Sanders's proposal comes as restaurants and bars recover from pandemic-era closures and sky-high food costs, issues that have forced tens of thousands of eateries nationwide to close. Many restaurant owners say eliminating the tip credit would cause even more chaos. Eighty-five percent of Washington, D.C., restaurant owners, for example, say the policy would force them to lay off workers, according to a recent Employment Policies Institute survey.

Sanders nonetheless wants the entire United States to follow D.C. mayor Muriel Bowser's (D.) decision last month to unveil a $17 minimum wage. For Employment Policies Institute research director Rebekah Paxton, doing so would crush local businesses.

"This bill is a recycled version of Sanders's ill-conceived $15 wage proposal, which was shot down by a bipartisan group of senators in 2021," Paxton said in a statement. "Nobody should support this proposal that only stands to hurt businesses and their employees."

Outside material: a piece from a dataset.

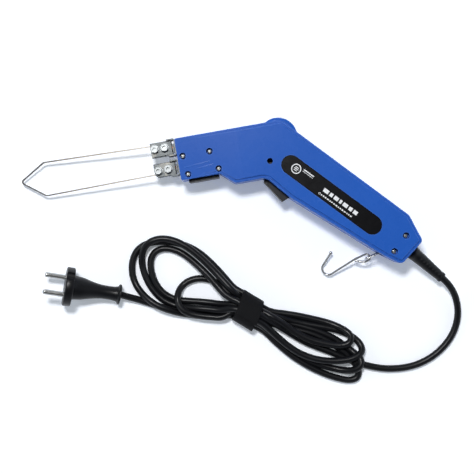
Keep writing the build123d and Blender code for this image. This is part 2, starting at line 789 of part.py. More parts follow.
LEFT_LOBE = [  # the outer shape of the hank's loops on the plug's side of the tie
    ((-52.5, -126.8), 0), ((-73.0, -79.0), 30), ((-106.0, -57.6), 24), ((-138.0, -60.6), 16),
    ((-151.8, -86.0), 26), ((-138.5, -118.6), 30), ((-99.0, -143.0), 40), ((-62.8, -149.8), 0),
]
RIGHT_LOBE = [  # and on the tool's side
    ((-33.0, -140.2), 0), ((8.0, -151.6), 60), ((41.0, -166.0), 40), ((62.0, -195.0), 14),
    ((49.0, -227.8), 12), ((22.0, -224.0), 40), ((-20.0, -194.0), 60), ((-43.2, -158.4), 0),
]


def cord_hank():
    left = slab(outline(LEFT_LOBE), 0, HANK_H)
    right = slab(outline(RIGHT_LOBE), 0, HANK_H)
    left = fillet(left.edges().filter_by(Plane.XY), 2.5)
    right = fillet(right.edges().filter_by(Plane.XY), 2.5)
    waist = tie_place() * box_between((-17, 17), (-WAIST_W / 2, WAIST_W / 2), (STRAP_T, STRAP_T + WAIST_H))
    belt = tie_place() * box_between((-STRAP_W / 2, STRAP_W / 2), (-60, 60), (-1, 60))
    return (left + right - belt) + waist


def tie_place():
    return Location((TIE_CENTRE[0], TIE_CENTRE[1], 0), (0, 0, TIE_DEG))


def hank_tie():
    half_w = WAIST_W / 2
    outer = box_between(
        (-STRAP_W / 2, STRAP_W / 2), (-half_w - STRAP_T, half_w + STRAP_T), (0, WAIST_H + 2 * STRAP_T)
    )
    outer = fillet(outer.edges().filter_by(Axis.X), 2.4)
    inner = box_between((-30, 30), (-half_w, half_w), (STRAP_T, STRAP_T + WAIST_H))
    return tie_place() * (outer - inner)


# ---------------------------------------------------------------- write every node
os.makedirs("parts", exist_ok=True)

blank = shell_blank()
export(lower_half(blank), "lower_shell")
export(upper_half(blank), "upper_shell")
export(label_plate(), "label_plate")
export(shell_screws(NOSE_SCREWS, SHALLOW_HEAD_Z), "nose_screws")
export(shell_screws(BEND_SCREW, DEEP_HEAD_Z), "bend_screw")
export(shell_screws(REAR_SCREWS, SHALLOW_HEAD_Z), "rear_screws")

export(terminal_block(UPPER_TERMINAL_Y, UPPER_LEG_Y, UPPER_CLAMP_Y, False), "upper_terminal_block")
export(terminal_block(LOWER_TERMINAL_Y, LOWER_LEG_Y, LOWER_CLAMP_Y, True), "lower_terminal_block")
export(clamp_plate(UPPER_TERMINAL_Y, UPPER_CLAMP_Y, False), "upper_clamp_plate")
export(clamp_plate(LOWER_TERMINAL_Y, LOWER_CLAMP_Y, True), "lower_clamp_plate")
export(clamp_washers(), "clamp_washers")
export(clamp_screws(), "clamp_screws")
export(terminal_bracket(UPPER_TERMINAL_Y), "upper_terminal_bracket")
export(terminal_bracket(LOWER_TERMINAL_Y), "lower_terminal_bracket")
export(heating_blade(), "heating_blade")
export(nose_insulator(), "nose_insulator")
export(guide_rail(), "guide_rail")

upper_y = bar_y(UPPER_TERMINAL_Y)
lower_y = bar_y(LOWER_TERMINAL_Y)
export(busbar(upper_y, [(4.0, upper_y), on_handle(CORE_S[0] - 0.4, 9.0)], [12.0]), "upper_busbar")
export(busbar(lower_y, [(2.0, lower_y), on_handle(CORE_S[0] - 0.4, -1.0)], [10.0]), "lower_busbar")
export(transformer_core(), "transformer_core")
export(transformer_bobbin(), "transformer_bobbin")
export(transformer_winding(), "transformer_winding")
export(mains_leads(), "mains_leads")
export(cord_jacket(), "cord_jacket")
export(cord_clamp(), "cord_clamp")
export(cord_clamp_screws(), "cord_clamp_screws")

export(trigger(), "trigger")
export(trigger_pin(), "trigger_pin")
export(trigger_spring(), "trigger_spring")
export(switch_body(), "switch_body")
export(switch_plunger(), "switch_plunger")

export(hook_pin(), "hook_pin")
export(hook_bail(), "hook_bail")
export(hanging_hook(), "hanging_hook")

export(strain_relief_boot(), "strain_relief_boot")
export(cord_tube("cord_lead", cord_lead_points()), "cord_lead")
export(cord_tube("cord_plug_lead", plug_lead_points()), "cord_plug_lead")
export(cord_hank(), "cord_hank")
export(hank_tie(), "hank_tie")
export(plug_body(), "plug_body")
export(plug_pins(), "plug_pins")
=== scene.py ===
import json
import math

import bmesh
import bpy
from mathutils import Matrix, Vector


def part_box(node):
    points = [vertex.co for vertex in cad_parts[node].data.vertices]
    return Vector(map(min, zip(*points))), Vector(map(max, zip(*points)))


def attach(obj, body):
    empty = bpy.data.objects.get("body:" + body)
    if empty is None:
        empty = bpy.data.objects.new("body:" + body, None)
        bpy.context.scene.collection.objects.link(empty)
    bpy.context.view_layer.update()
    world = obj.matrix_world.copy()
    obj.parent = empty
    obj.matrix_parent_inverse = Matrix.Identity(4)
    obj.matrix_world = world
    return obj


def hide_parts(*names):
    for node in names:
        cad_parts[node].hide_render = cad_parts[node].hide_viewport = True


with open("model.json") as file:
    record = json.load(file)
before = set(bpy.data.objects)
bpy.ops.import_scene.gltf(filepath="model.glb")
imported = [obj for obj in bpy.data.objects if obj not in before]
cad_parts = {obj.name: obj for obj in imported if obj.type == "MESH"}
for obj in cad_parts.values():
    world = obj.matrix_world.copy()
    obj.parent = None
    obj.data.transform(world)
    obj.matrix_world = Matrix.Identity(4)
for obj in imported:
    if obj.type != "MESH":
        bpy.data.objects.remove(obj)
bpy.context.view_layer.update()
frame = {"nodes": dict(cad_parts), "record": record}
nodes = frame["nodes"]
MM = 0.001
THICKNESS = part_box("upper_shell")[1].z
scene = bpy.context.scene


# ---------------------------------------------------------------- camera: looking straight down
CAMERA_HEIGHT = 1.1
VIEW_WIDTH = 0.443  # what the view spans on the table
CAMERA_OVER = (-0.0437, -0.0734)
CAMERA_TURN = math.radians(-10)
SENSOR_WIDTH = 36  # in millimetres, as Blender has it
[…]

Sanders's office pointed the Washington Free Beacon to a Tuesday statement touting the wage bill and did not return questions on whether it would kill jobs. Sanders has threatened colleagues who refuse to back the proposal. In May, two months before he formally unveiled the proposal, he warned his fellow senators they will face "political consequences" if they don't vote to raise the minimum wage. In 2021, however, eight Senate Democrats opposed Sanders's bill to raise the federal minimum wage to $15 an hour.

Three of those Democrats—West Virginia's Joe Manchin, Montana's Jon Tester, and Arizona's Kyrsten Sinema, now an independent—face difficult reelection bids in 2024 and could again reject a minimum wage hike. Manchin has voiced support for an $11-per-hour minimum wage, a modest hike compared with Sanders's proposal.

In addition to D.C.'s wage hike, California earlier this month resurrected a long-defunct commission that allows the state to set wage hikes in certain industries. While the California Legislature defunded the Industrial Welfare Commission in 2004, a budget bill that Democratic governor Gavin Newsom signed on July 10 revives the regulatory board. The commission has the power to set wages at fast-food restaurants and other franchises—power that critics say will be used to push unsustainable minimum wage hikes.

"To put it bluntly, this commission could micromanage the operations of every small business franchise in California," Republican state legislator Vince Fong told the Free Beacon after Newsom signed the budget. "The business climate in California was already bad, and this makes it worse—if that's even possible to imagine."